Table 3 Relationship between the score of PDSS, PSQI, ESS, and baseline condition—Spearman rank order correlation
Table 4 Relationship between the score of PDSS, PSQI, ESS, and baseline condition in Neurologic presentation group—Spearman rank order correlation
Fig. 3
figure 3

Relationship between PDSS and UWDRS in the neurologic presentation group

Discussion

The present study revealed that patients with WD often suffer from sleep disturbances, mainly characterized by difficulty falling asleep, difficulty staying asleep, nocturnal motor symptoms, and daytime dozing, which is positive correlation to the severity of the disease.

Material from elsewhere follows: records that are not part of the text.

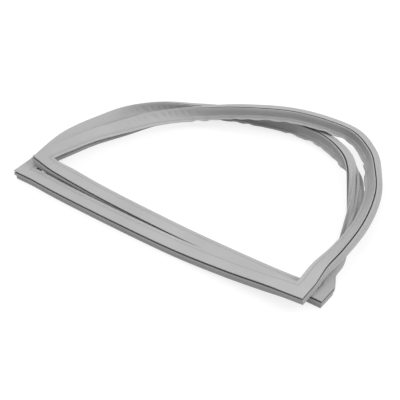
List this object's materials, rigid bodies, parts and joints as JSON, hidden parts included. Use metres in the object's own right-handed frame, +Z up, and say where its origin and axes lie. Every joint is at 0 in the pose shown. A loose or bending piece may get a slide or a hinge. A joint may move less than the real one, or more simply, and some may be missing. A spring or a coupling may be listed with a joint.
{
  "type": "refrigerator door gasket",
  "caption": "Hollow soft vinyl door gasket welded into a rectangle, with a magnetic strip inside each side, laid down folded into a double loop with its corners at the front",
  "frame": {"origin": "on the floor, below the middle of the folded gasket's bounding box", "axes": "X along the two short sides, which lie at the front; Y away from them, over the depth of the loop; Z up, out of the sealing face of the short sides"},
  "size_m": [0.6754, 0.4852, 0.0646],
  "materials": {
    "vinyl": "satin",
    "ferrite": "matte"
  },
  "bodies": {
    "root": {"gasket_profile": "vinyl", "magnet_front": "ferrite", "magnet_outer_curve": "ferrite", "magnet_rear": "ferrite", "magnet_inner_curve": "ferrite"}
  },
  "joints": []
}
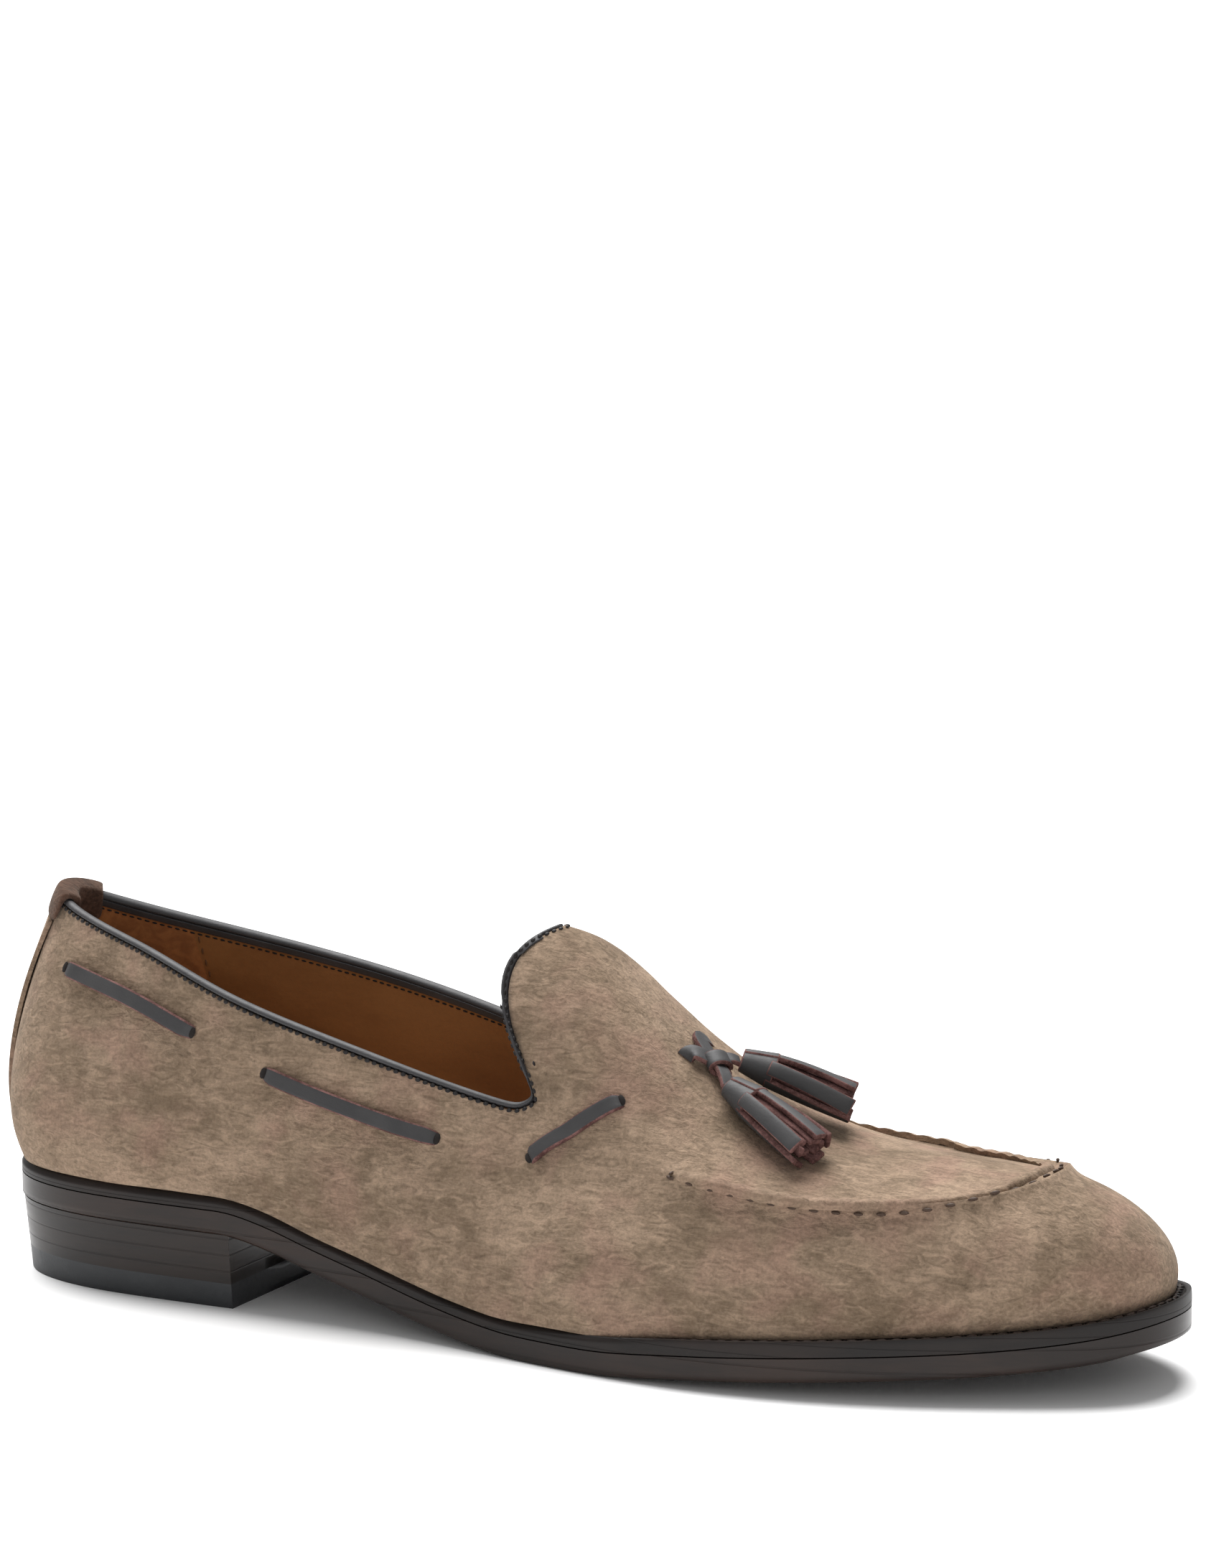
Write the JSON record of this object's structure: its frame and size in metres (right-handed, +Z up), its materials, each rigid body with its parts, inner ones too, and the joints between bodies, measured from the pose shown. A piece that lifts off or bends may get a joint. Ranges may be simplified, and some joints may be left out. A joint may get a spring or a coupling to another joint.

Nevsimalova et al. [17] assessed sleep disorders with other measures and got the same conclusions. Excessive daytime sleepiness or hypersomnolence is defined as the urge to sleep in a situation when a person is normally expected to be awake and alert [15]. And we found that the incidence of EDS is significantly increased, which reaches 12.7%. In addition, we found that UWDRS showed a negative correlation with PDSS (r =  − 0.440), and UWDRS has a higher negative correlation with PDSS in the neurologic presentation group (r =  − 0.732), which suggested the worse of the symptoms, the more serious of the sleep disorders. Currently, its internal mechanism may include damage of rapid eye movements (REM) cell and imbalance of neurotransmitter. The distribution of neuronal damage by copper deposition could be responsible for the disorders of REM-on cells (acetylcholinergic neurons) and REM-off cells (noradrenergic neurons) in brainstem. Because of the disorders of REM sleep, WD patients suffer from excessive daytime sleepiness [18, 19]. An abnormal metabolism of neurotransmitters, probably due to an increase in the activity of copper containing enzymes like dopamine β-hydroxylase with increased noradrenaline and loss of dopamine, has been reported [17, 18]. Dopamine is involved in the regulation of circadian rhythms, by dopaminergic D(2) receptors [20, 21]. Lima et al. [22] reported that blockage of dopaminergic D(2) receptors produces decrease of REM.

Moreover, we found that sleep quality was worse in patients with WD of neurologic presentation than that of hepatic presentation and others mainly cause difficulty falling asleep, tremor on waking, and daytime sleepiness. It is associated with excessive copper deposition in the brain. The distribution of neuronal damage in the brains of patients with WD is widespread, especially neurologic presentation, and includes structural abnormalities in corpus striatum and a certain degree of brain atrophy [23, 24]. High risk of tremor for the patients of neurologic presentation may be associated with the damage of striatum. Neuroimaging findings in WD suggest that copper deposition could cause a loss of a dopamine transporter and loss of D2 receptors in striatum [25, 26], which may be the mechanisms related to sleep disorder.

We are still facing the inevitable bias caused by the small-sample size and loss of objective auxiliary inspection data. Our study provides references for following multicenter clinical research. Further in-depth study needs longitudinal follow-up with a larger sample and other factors that affect sleep.